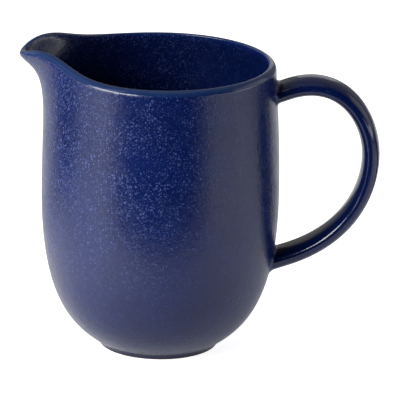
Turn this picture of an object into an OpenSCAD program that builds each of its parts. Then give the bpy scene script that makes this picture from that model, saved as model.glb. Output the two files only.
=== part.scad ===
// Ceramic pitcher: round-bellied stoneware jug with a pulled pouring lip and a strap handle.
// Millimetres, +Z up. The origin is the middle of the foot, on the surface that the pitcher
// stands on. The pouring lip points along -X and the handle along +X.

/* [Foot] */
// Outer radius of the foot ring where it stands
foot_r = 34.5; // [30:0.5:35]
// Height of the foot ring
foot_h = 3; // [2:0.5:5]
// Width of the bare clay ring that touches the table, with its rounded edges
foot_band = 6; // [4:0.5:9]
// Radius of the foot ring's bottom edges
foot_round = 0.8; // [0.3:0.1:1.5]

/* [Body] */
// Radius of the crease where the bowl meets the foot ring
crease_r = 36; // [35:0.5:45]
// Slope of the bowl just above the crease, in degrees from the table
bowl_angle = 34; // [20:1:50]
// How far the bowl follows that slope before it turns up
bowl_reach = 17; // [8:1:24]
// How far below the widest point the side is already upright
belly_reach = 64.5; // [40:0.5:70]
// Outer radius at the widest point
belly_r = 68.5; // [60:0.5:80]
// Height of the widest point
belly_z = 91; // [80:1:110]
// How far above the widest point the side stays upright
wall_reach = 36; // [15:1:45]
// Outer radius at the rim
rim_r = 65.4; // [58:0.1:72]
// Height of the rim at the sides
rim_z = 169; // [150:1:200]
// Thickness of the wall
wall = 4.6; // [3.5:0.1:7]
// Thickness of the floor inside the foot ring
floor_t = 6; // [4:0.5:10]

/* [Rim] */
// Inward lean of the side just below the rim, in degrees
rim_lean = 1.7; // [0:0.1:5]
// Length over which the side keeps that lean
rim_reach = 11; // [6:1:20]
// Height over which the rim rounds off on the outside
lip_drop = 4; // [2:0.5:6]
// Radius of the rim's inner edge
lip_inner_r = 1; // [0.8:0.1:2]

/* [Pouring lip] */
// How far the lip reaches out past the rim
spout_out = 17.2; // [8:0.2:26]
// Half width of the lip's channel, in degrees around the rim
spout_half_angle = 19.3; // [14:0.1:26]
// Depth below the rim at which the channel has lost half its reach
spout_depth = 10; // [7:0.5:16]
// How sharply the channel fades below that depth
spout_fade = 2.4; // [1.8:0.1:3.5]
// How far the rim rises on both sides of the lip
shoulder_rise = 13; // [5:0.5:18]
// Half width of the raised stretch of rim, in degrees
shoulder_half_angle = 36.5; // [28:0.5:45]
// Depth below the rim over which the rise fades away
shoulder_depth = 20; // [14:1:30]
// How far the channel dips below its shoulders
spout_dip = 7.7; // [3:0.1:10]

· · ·

- **What needs to be done**: Return exactly the lines from the beginning of the data above through the one containing "foot_round = 0.8; // [0.3:0.1:1.5]", please. Include both end lines and add nothing else.

- **Output below**:
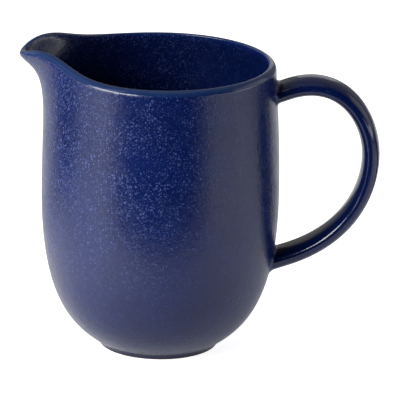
Turn this picture of an object into an OpenSCAD program that builds each of its parts. Then give the bpy scene script that makes this picture from that model, saved as model.glb. Output the two files only.
=== part.scad ===
// Ceramic pitcher: round-bellied stoneware jug with a pulled pouring lip and a strap handle.
// Millimetres, +Z up. The origin is the middle of the foot, on the surface that the pitcher
// stands on. The pouring lip points along -X and the handle along +X.

/* [Foot] */
// Outer radius of the foot ring where it stands
foot_r = 34.5; // [30:0.5:35]
// Height of the foot ring
foot_h = 3; // [2:0.5:5]
// Width of the bare clay ring that touches the table, with its rounded edges
foot_band = 6; // [4:0.5:9]
// Radius of the foot ring's bottom edges
foot_round = 0.8; // [0.3:0.1:1.5]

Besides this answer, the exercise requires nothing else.